ASEAN

Riders deliver green chiretta and essentials to home quarantine patients

HEALTH authorities in Bangkok have set up of team of 60 riders on motorcycles to deliver capsules of green chiretta and other essentials to Covid-19 patients in home isolation.

This comes as some 100,000 Covid-19 patients have been placed in home isolation in the capital area alone.

The city's Department of Disease Control said the team of "super riders" have started delivering home isolation kits that contain paracetamol, green chireta herbal capsules, a digital thermometer, a fingertip pulse oximeter, hand sanitiser and surgical masks.

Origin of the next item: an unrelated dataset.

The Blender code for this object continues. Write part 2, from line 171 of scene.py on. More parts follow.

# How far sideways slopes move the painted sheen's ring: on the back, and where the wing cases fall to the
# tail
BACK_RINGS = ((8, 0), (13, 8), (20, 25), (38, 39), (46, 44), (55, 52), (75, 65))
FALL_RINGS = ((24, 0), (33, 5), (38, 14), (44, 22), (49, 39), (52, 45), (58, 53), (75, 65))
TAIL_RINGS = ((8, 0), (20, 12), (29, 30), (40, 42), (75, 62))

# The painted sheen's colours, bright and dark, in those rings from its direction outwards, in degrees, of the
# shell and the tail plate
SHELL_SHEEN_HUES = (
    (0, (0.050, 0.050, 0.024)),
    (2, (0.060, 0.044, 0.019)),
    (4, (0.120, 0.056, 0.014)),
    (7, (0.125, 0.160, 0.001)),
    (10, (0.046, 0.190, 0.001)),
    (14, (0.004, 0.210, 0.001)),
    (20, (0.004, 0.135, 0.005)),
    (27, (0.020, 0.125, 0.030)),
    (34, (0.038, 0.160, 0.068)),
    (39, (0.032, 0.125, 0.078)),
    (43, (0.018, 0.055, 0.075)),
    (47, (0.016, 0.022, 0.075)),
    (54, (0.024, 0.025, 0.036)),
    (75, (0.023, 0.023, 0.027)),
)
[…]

These home isolation kits had already been delivered to more than 100 patients in Bangkok and more would follow.

The Bangkok Post reports department director-general Dr Opas Karnkawinpong saying they have also started taking urgent measures to prevent the spread of Covid-19 across the country, as the number of infections reached record highs in Thailand.

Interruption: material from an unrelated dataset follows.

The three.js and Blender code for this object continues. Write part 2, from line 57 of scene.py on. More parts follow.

The department is now actively searching for infected people and their close contacts, to bring them into the medical treatment system and reduce the spread of the disease.

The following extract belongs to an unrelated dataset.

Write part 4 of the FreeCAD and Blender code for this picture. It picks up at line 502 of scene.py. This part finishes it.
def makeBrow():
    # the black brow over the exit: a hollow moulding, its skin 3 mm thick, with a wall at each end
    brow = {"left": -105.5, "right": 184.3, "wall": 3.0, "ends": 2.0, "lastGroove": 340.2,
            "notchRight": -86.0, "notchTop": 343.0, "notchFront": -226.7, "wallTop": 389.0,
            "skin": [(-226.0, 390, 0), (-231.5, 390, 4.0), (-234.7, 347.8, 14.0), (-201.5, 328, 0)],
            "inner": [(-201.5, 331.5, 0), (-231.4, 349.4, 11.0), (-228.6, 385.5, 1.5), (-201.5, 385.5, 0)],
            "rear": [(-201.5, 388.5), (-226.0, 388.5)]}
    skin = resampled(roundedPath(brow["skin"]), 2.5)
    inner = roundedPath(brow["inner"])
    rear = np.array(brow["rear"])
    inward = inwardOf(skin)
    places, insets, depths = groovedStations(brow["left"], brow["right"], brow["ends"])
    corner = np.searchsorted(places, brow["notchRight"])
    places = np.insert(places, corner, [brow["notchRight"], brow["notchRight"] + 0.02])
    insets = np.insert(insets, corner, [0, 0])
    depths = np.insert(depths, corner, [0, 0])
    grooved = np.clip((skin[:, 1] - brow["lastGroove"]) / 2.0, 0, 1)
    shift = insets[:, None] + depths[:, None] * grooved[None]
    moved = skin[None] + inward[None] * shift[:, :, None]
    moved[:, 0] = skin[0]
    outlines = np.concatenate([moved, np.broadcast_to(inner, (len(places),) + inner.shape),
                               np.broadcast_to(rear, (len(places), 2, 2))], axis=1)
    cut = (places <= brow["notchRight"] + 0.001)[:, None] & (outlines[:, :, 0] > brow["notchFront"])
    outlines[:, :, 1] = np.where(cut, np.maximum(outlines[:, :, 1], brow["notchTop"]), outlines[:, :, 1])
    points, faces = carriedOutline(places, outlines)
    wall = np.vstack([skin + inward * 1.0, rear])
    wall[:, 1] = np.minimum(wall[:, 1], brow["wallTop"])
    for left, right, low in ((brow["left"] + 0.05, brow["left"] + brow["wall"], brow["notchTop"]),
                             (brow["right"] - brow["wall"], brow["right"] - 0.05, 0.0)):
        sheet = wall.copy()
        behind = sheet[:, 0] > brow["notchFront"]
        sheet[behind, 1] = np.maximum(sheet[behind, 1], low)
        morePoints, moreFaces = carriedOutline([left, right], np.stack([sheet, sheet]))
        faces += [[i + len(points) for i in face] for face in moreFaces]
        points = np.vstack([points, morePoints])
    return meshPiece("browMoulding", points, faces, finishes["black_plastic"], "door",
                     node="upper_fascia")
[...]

Dr Opas said the department was working closely with the Bangkok Metropolitan Administration while disease control offices in other regions have been told to coordinate with provincial public health offices and other agencies in curbing the epidemic.

Screening points have been set up in Bangkok at Thupatemi Sports Stadium, Rajamangala National Stadium and the Royal Thai Army Club, where high-risk people can be tested for Covid-19.

About 4,000 people are being tested daily at each venue.

Those who are asymptomatic or showed mild symptoms are placed in home isolation for 14 days.

The nearly 100,000 Covid-19 patients were placed in home isolation as medical facilities across the country are overwhelmed.

Centre for Covid-19 Situation Administration (CCSA) assistant spokeswoman Dr Apisamai Srirangson said 232 centres have been set up to look after patients in home isolation in the capital.

"All sectors are working hard to ensure people are looked after safely and quickly," Dr Apisamai said.

The disease control department had also arranged 12 to 15 comprehensive Covid-19 response teams to work with the BMTA and other agencies to find high-risk people living in communities in 50 districts of Bangkok.

Each team had Covid-19 antigen kits and could test 1,000 people a day.

They also administered Covid-19 vaccine shots to vulnerable people, such as bed-ridden patients, Dr Opas said.

Bangkok remains the hardest hit region with more than 4,000 cases reported on Thursday.

Meanwhile, Thailand reported record highs of 191 more Covid-19 fatalities and 21,379 new cases over the past 24 hours on Friday morning.

The Public Health Ministry said that since April 1, around when the third wave of Covid-19 began, there have been 685,821 Covid-19 cases and 5,760 deaths.

Since the pandemic started early last year, there have been 714,684 Covid-19 cases and 5,854 deaths.